Streaming

hal0 streams /v1/chat/completions and /v1/completions responses as Server-Sent Events, exactly matching the OpenAI streaming protocol. Any OpenAI SDK that handles streaming today works against hal0 unmodified.

Enable streaming

Add "stream": true to the request body:

curl http://localhost:8080/v1/chat/completions \
  -H "Content-Type: application/json" \
  -d '{
    "model": "primary",
    "stream": true,
    "messages": [
      {"role": "user", "content": "Count to five."}
    ]
  }'

Wire format

Each chunk is a data: … line, JSON-encoded, terminated by a blank line. The stream ends with data: [DONE]. Same shape OpenAI ships:

data: {"id":"...","object":"chat.completion.chunk","choices":[{"index":0,"delta":{"role":"assistant","content":""}}]}

data: {"id":"...","object":"chat.completion.chunk","choices":[{"index":0,"delta":{"content":"One"}}]}

data: {"id":"...","object":"chat.completion.chunk","choices":[{"index":0,"delta":{"content":", two"}}]}

data: [DONE]

Python SDK

from openai import OpenAI

client = OpenAI(base_url="http://localhost:8080/v1", api_key="local")
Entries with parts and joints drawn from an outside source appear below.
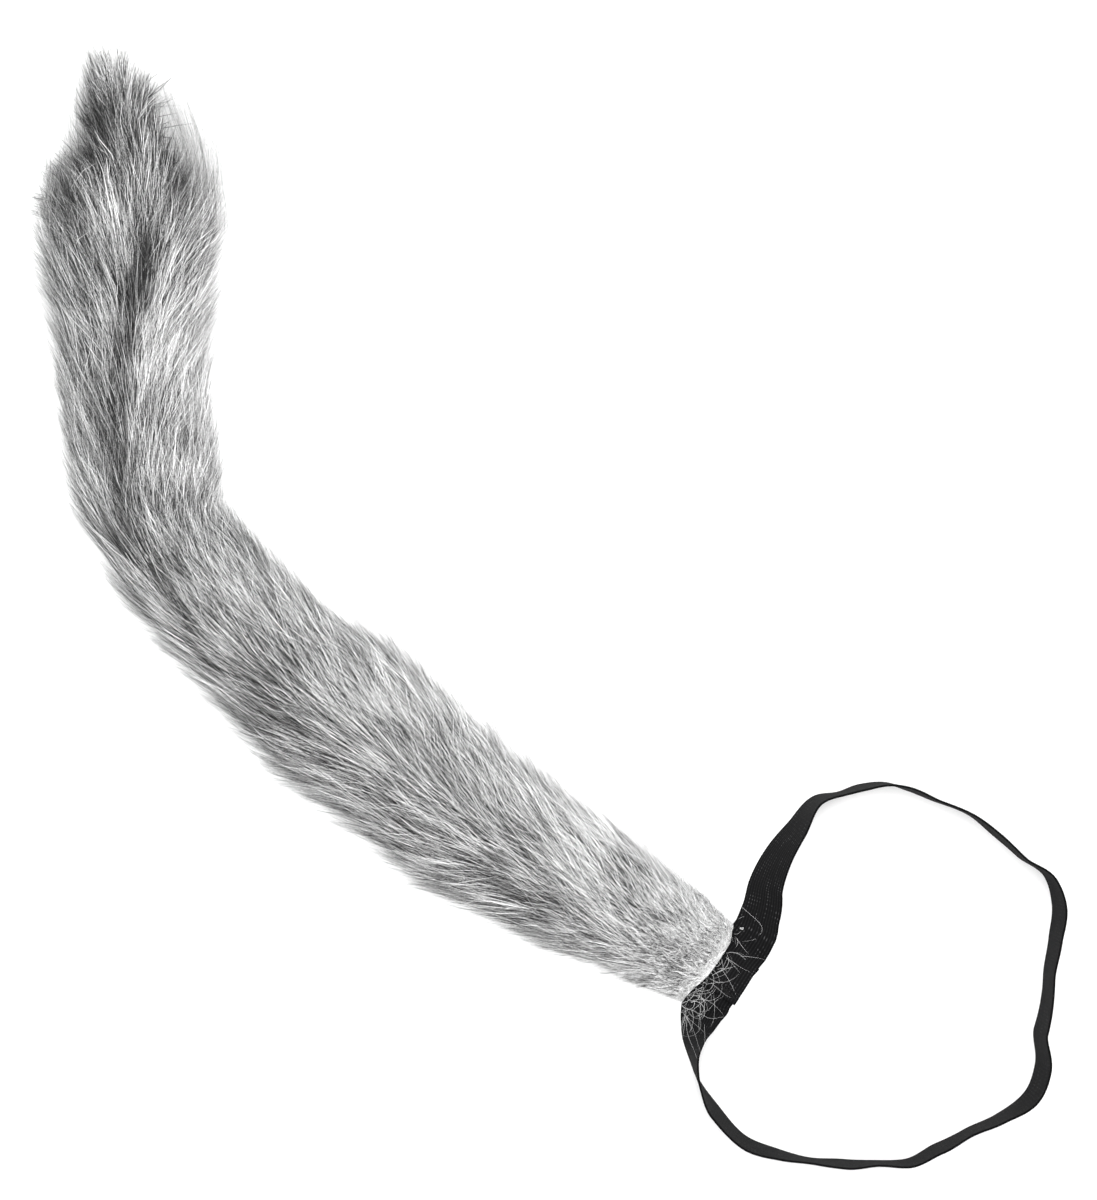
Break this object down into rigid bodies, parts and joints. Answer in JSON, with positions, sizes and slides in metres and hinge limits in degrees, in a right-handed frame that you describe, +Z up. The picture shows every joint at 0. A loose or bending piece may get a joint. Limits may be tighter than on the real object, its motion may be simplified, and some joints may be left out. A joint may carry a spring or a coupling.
{
  "type": "costume animal tail",
  "caption": "Long-haired grey faux-fur costume tail, bent at mid-length and lying flat, sewn to a round loop of flat black waist elastic.",
  "frame": {"origin": "on the table that the part lies on, under the middle of its bounding box", "axes": "+Z up from the table, +X and +Y to the right and the top of the plan view, with the tail's tuft at the top left and the waist loop at the bottom right"},
  "size_m": [0.5276, 0.5908, 0.0525],
  "materials": {
    "elastic": "ribbed matt elastic, black",
    "fur": "long soft pile, grey with lighter tips"
  },
  "bodies": {
    "root": {"waist_band": "elastic", "fur_tail": "fur"}
  },
  "joints": []
}
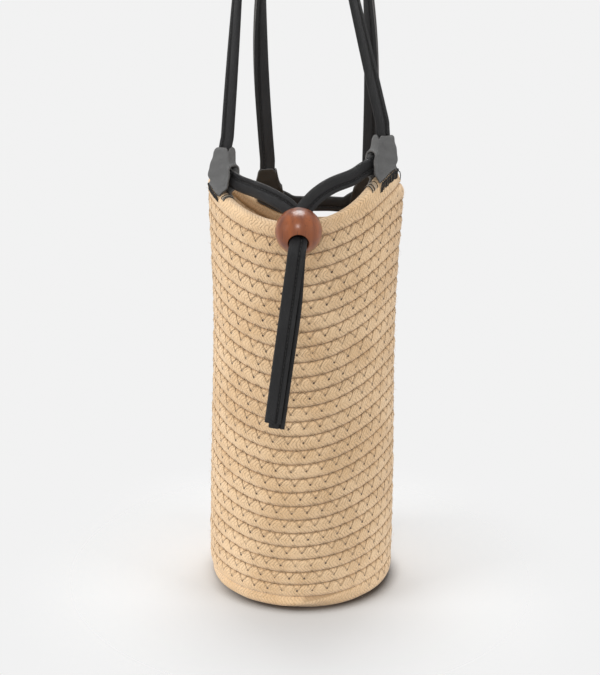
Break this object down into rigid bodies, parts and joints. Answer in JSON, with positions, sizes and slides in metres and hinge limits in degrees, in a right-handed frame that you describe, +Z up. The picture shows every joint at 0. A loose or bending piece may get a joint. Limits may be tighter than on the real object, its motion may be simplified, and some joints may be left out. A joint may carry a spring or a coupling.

stream = client.chat.completions.create(
    model="primary",
    stream=True,
    messages=[{"role": "user", "content": "Count to five."}],
)

for chunk in stream:
    print(chunk.choices[0].delta.content or "", end="", flush=True)

What hal0 adds on top

Streaming flows through the same dispatcher that handles non-streaming requests, so you get:

Single-flight prefetch — if two clients open identical streams on a cold slot, the slot fires one upstream call and fans the token stream to both.
Adaptive cold-boot — the first request after a slot reaches ready keeps the connection open while the model finishes warming; you don’t get a 503 on a request that’s about to work.
Structured errors mid-stream — if the slot transitions to error part-way through, the stream emits one final SSE event with the structured error envelope before closing.